● Short task
Return, word for word, every line that follows.

● Data provided
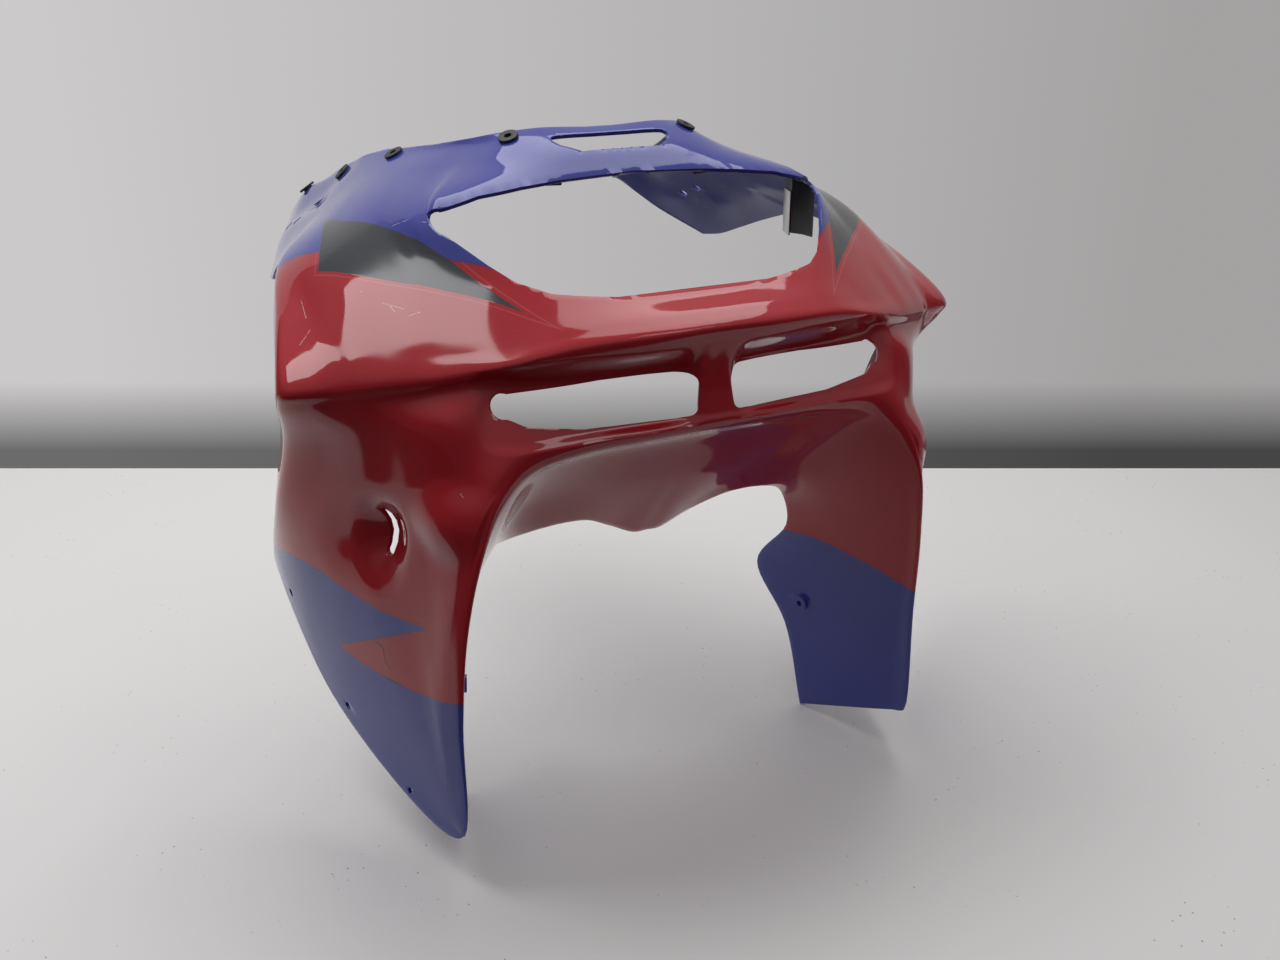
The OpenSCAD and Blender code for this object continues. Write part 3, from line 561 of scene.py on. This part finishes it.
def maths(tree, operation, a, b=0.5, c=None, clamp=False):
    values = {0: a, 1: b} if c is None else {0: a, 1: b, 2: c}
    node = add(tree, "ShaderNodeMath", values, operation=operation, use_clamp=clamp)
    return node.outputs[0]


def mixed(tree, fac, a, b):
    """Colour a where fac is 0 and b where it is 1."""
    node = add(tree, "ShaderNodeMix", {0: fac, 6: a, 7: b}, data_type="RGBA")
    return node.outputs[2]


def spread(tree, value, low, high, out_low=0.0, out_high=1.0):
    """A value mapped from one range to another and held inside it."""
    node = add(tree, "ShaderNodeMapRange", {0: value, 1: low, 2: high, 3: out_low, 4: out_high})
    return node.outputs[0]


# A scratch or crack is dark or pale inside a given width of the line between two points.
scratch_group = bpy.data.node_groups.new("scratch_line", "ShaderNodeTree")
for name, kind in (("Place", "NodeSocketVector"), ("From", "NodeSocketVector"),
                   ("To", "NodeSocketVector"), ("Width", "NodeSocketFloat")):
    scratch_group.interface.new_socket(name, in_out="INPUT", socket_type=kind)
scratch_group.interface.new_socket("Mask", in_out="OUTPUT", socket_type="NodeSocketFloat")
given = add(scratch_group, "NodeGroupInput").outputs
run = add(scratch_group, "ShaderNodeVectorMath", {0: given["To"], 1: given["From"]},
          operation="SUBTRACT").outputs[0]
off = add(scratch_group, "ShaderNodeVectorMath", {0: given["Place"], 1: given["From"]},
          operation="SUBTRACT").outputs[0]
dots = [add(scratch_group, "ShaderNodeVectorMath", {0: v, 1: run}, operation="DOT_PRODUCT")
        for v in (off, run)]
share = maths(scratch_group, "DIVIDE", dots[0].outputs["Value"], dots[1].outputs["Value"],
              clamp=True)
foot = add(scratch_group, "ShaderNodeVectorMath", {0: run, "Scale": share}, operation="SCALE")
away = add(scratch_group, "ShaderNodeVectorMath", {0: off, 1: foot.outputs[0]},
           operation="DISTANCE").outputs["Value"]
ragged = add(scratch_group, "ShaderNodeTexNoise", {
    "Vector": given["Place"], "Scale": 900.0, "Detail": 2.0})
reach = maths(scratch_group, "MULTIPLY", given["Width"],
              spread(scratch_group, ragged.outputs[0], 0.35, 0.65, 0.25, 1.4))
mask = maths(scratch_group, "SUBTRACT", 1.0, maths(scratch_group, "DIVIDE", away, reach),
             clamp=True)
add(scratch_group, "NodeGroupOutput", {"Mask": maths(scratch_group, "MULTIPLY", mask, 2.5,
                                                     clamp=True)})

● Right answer
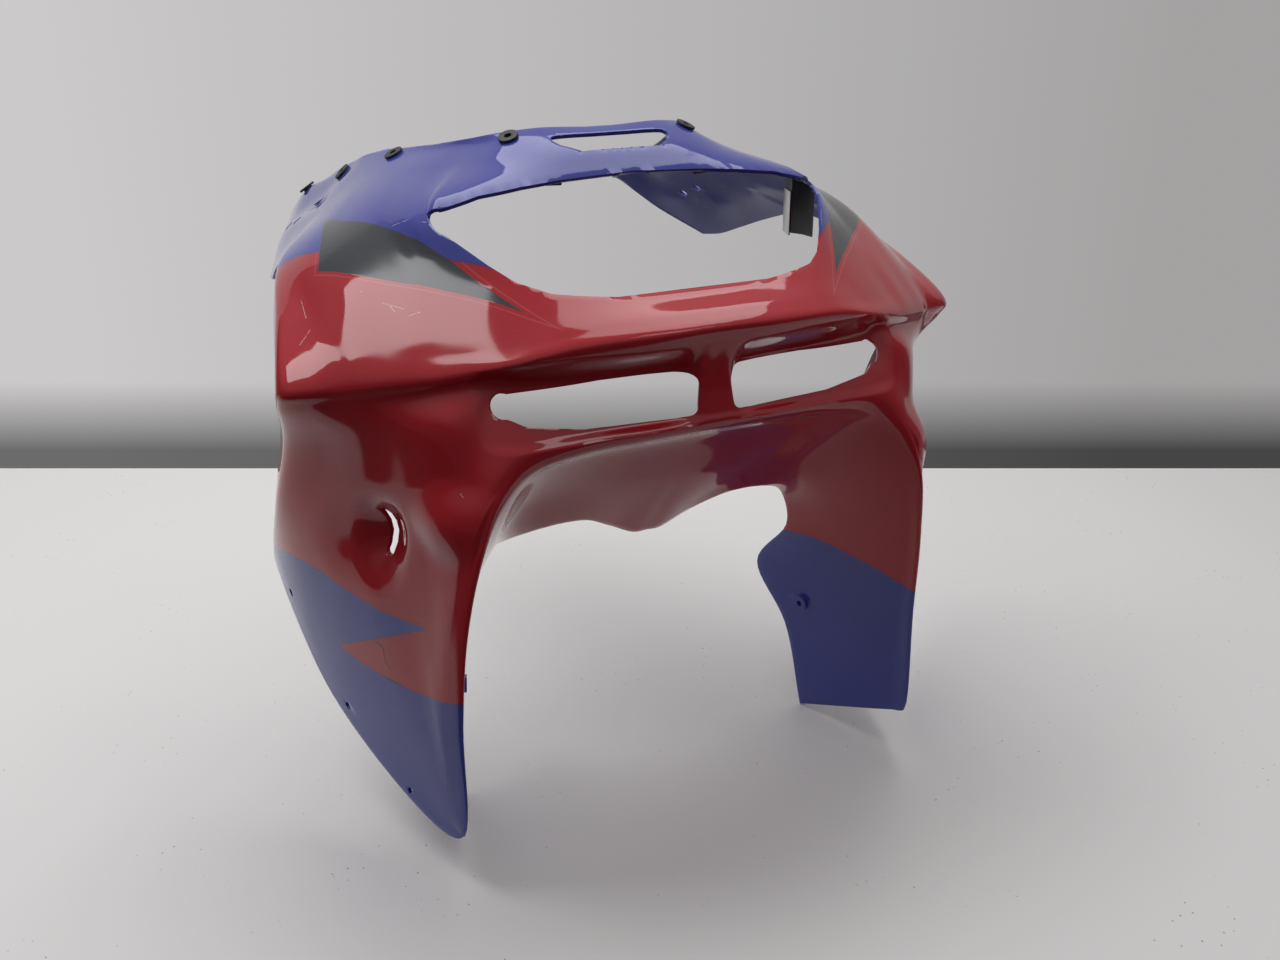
The OpenSCAD and Blender code for this object continues. Write part 3, from line 561 of scene.py on. This part finishes it.
def maths(tree, operation, a, b=0.5, c=None, clamp=False):
    values = {0: a, 1: b} if c is None else {0: a, 1: b, 2: c}
    node = add(tree, "ShaderNodeMath", values, operation=operation, use_clamp=clamp)
    return node.outputs[0]


def mixed(tree, fac, a, b):
    """Colour a where fac is 0 and b where it is 1."""
    node = add(tree, "ShaderNodeMix", {0: fac, 6: a, 7: b}, data_type="RGBA")
    return node.outputs[2]


def spread(tree, value, low, high, out_low=0.0, out_high=1.0):
    """A value mapped from one range to another and held inside it."""
    node = add(tree, "ShaderNodeMapRange", {0: value, 1: low, 2: high, 3: out_low, 4: out_high})
    return node.outputs[0]


# A scratch or crack is dark or pale inside a given width of the line between two points.
scratch_group = bpy.data.node_groups.new("scratch_line", "ShaderNodeTree")
for name, kind in (("Place", "NodeSocketVector"), ("From", "NodeSocketVector"),
                   ("To", "NodeSocketVector"), ("Width", "NodeSocketFloat")):
    scratch_group.interface.new_socket(name, in_out="INPUT", socket_type=kind)
scratch_group.interface.new_socket("Mask", in_out="OUTPUT", socket_type="NodeSocketFloat")
given = add(scratch_group, "NodeGroupInput").outputs
run = add(scratch_group, "ShaderNodeVectorMath", {0: given["To"], 1: given["From"]},
          operation="SUBTRACT").outputs[0]
off = add(scratch_group, "ShaderNodeVectorMath", {0: given["Place"], 1: given["From"]},
          operation="SUBTRACT").outputs[0]
dots = [add(scratch_group, "ShaderNodeVectorMath", {0: v, 1: run}, operation="DOT_PRODUCT")
        for v in (off, run)]
share = maths(scratch_group, "DIVIDE", dots[0].outputs["Value"], dots[1].outputs["Value"],
              clamp=True)
foot = add(scratch_group, "ShaderNodeVectorMath", {0: run, "Scale": share}, operation="SCALE")
away = add(scratch_group, "ShaderNodeVectorMath", {0: off, 1: foot.outputs[0]},
           operation="DISTANCE").outputs["Value"]
ragged = add(scratch_group, "ShaderNodeTexNoise", {
    "Vector": given["Place"], "Scale": 900.0, "Detail": 2.0})
reach = maths(scratch_group, "MULTIPLY", given["Width"],
              spread(scratch_group, ragged.outputs[0], 0.35, 0.65, 0.25, 1.4))
mask = maths(scratch_group, "SUBTRACT", 1.0, maths(scratch_group, "DIVIDE", away, reach),
             clamp=True)
add(scratch_group, "NodeGroupOutput", {"Mask": maths(scratch_group, "MULTIPLY", mask, 2.5,
                                                     clamp=True)})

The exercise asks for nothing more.